Saliente-se que, para o Executivo indiano, a ideia de uma “Hong Kong da Índia”, é, além da óbvia relevância económico-financeira, projecto crucial para a segurança e defesa nacional, dada a localização estratégica das ilhas Andaman e Nicobar, no Oceano Índico. A aprovação formal do colossal empreendimento está prevista para os próximos meses e a construção do porto poderá começar já no final de 2024.

O Território da União das Ilhas Andaman e Nicobar é um arquipélago de cerca de 550 ilhas. Situa-se na Baía de Bengala e cobre uma área de mais de oito mil quilómetros quadrados, área essa esmagadoramente abrangida por “florestas reservadas e protegidas”. Aliás, 36 por cento desse total foi, por decreto-lei, datado de 1956, especificamente reservado para as tribos aborígenes. Mas nenhuma dessas estatísticas e directrizes estão a ser tidas em conta…

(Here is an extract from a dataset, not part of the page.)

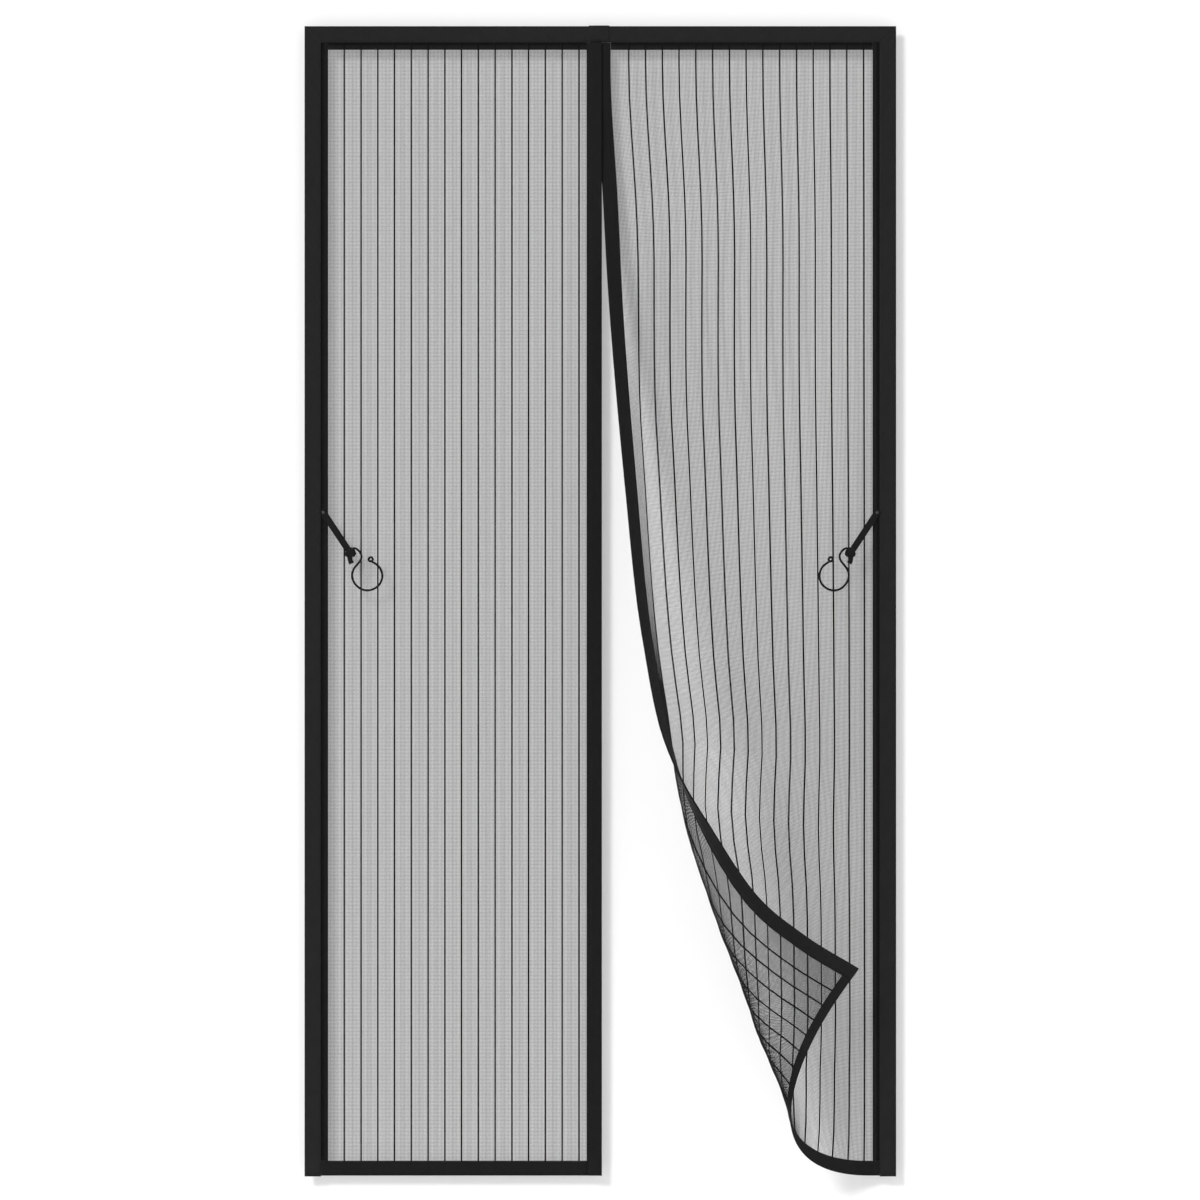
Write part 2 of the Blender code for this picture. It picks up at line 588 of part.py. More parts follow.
def build_tie_back(side, way, mats, through, collection, cutters):
    """Strap with its knot, the wire hook in the knot, and the rivet through strap, net and facing."""
    strap_mat, wire_mat, rivet_mat = mats
    anchor = Vector((way * (HALF - ANCHOR_INSET), STRAP_Y, TOP_Z - ANCHOR_DROP))
    knot_x = anchor.x - way * KNOT_INWARD
    knot_z = anchor.z - KNOT_BELOW
    reach = max(u for u, _ in HOOK_PATH)
    near = far = NET_Y
    if side == "right":
        near = right_leaf_depth(knot_x, knot_z)
        far = right_leaf_depth(knot_x - reach, knot_z - EYE_BELOW)
    slope = math.atan2(near - far, reach)
    inward = Vector((-way * math.cos(slope), -math.sin(slope), 0.0))
    down = Vector((0.0, 0.0, -1.0))
    stand_off = (STRIPE_THICKNESS / 2 + TIE_GAP + KNOT_THICKNESS / 2) / math.cos(slope)
    knot = Vector((knot_x, near - stand_off, knot_z))

    # Strap: flat under the rivet, then straight to the knot, and the tail hanging from it
    along = Vector((knot_x - anchor.x, 0.0, knot_z - anchor.z)).normalized()
    across = along.cross(Vector((0.0, 1.0, 0.0))) * (STRAP_WIDTH / 2)
    line = (anchor - along * STRAP_END, anchor + along * (STRAP_END + RIVET_HEAD_RADIUS), knot)
    rows = np.array([[tuple(p - across), tuple(p + across)] for p in line])
    strap = cloth(f"{side}_tie_strap", rows, STRAP_THICKNESS, strap_mat, collection)

    lump_mesh = bpy.data.meshes.new(f"{side}_knot_shape")
    bm = bmesh.new()
    size = Matrix.Diagonal((KNOT_WIDTH, KNOT_THICKNESS, KNOT_HEIGHT, 1.0))
    bmesh.ops.create_uvsphere(bm, u_segments=20, v_segments=12, radius=0.5, matrix=size)
    bm.to_mesh(lump_mesh)
    bm.free()
    lump_mesh.shade_smooth()
    lump = put(f"{side}_knot_shape", lump_mesh, strap_mat, cutters)
    lump.matrix_world = Matrix.Translation(knot) @ Matrix.Rotation(way * slope, 4, "Z")
    half = inward * (TAIL_WIDTH / 2)
    rows = np.array([[tuple(p - half), tuple(p + half)] for p in (knot, knot + down * TAIL_LENGTH)])
    tail = cloth(f"{side}_tail_shape", rows, STRAP_THICKNESS, strap_mat, cutters)
    add_shape(strap, lump, "UNION", "knot")
    add_shape(strap, tail, "UNION", "tail")

    # Wire hook: bow, ring and the eye at its end
    flat = [(u, v) for u, v in HOOK_PATH]
    for degrees in EYE_DEGREES:
        angle = math.radians(degrees)
        flat.append((EYE_INWARD + EYE_RADIUS * math.cos(angle), EYE_BELOW + EYE_RADIUS * math.sin(angle)))
    points = smooth_path([knot + inward * u + down * v for u, v in flat], 3)
    wire(f"{side}_tie_hook", points, WIRE_RADIUS, wire_mat, collection)
    channel_path = [points[0] * 2 - points[1], *points[:9]]
    channel = wire(f"{side}_channel_shape", channel_path, WIRE_RADIUS + CLEARANCE, wire_mat, cutters)
    add_shape(strap, channel, "DIFFERENCE", "wire_channel")

    # Rivet, and its hole through the strap, the net and the facing
    profile = rivet_profile()
    mesh = bpy.data.meshes.new(f"{side}_rivet")
    mesh.from_pydata([(r, y, 0.0) for r, y in profile], [(i, i + 1) for i in range(len(profile) - 1)], [])
    rivet = put(f"{side}_rivet", mesh, rivet_mat, collection)
    rivet.location = (anchor.x, 0.0, anchor.z)
    spin = rivet.modifiers.new("turned", "SCREW")
    spin.axis = "Y"
    spin.angle = 2 * math.pi
    spin.steps = spin.render_steps = 24
    spin.use_merge_vertices = True
    spin.merge_threshold = 0.0001
    spin.use_smooth_shade = True
    spin.use_normal_flip = True

    mesh = bpy.data.meshes.new(f"{side}_rivet_hole")
    bm = bmesh.new()
    radius = RIVET_SHANK_RADIUS + CLEARANCE
    turn = Matrix.Rotation(math.radians(90), 4, "X")
    bmesh.ops.create_cone(bm, cap_ends=True, segments=24, radius1=radius, radius2=radius,
                          depth=-4 * STRAP_Y, matrix=turn)
    bm.to_mesh(mesh)
    bm.free()
    hole = put(f"{side}_rivet_hole", mesh, rivet_mat, cutters)
    hole.location = (anchor.x, 0.0, anchor.z)
    for ob in (strap, *through):
        add_shape(ob, hole, "DIFFERENCE", "rivet_hole")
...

O Cristianismo terá chegado a estas ilhas em 1690, quando um franciscano português da Missão do Pegu, o padre Agnelo, desembarcou em Car Nicobar. Em 1711, dois jesuítas franceses, os padres Bonnet e Fauré, da Missão Pondicherry-Carnatic, tentaram a sua sorte, mas ambos pereceram pouco depois. Em 1780, foi a vez dos barnabitas (também da Missão do Pegu) encetarem algum trabalho missionário, mas sem grandes progressos. Nova insistência, em 1836, de novo os jesuítas – os padres Supries, Galabert, Beaury, Lacramp e Chopard durante anos tentaram transcrever o dialecto local para o Latim. Porém, o ódio contra o europeu estava instalado e a missão sofreu sérios reveses e foi obrigada a encerrar a actividade. A população católica das ilhas consistia então nalgumas dezenas de condenados do foro comum e uns quantos militares britânicos que os guardavam.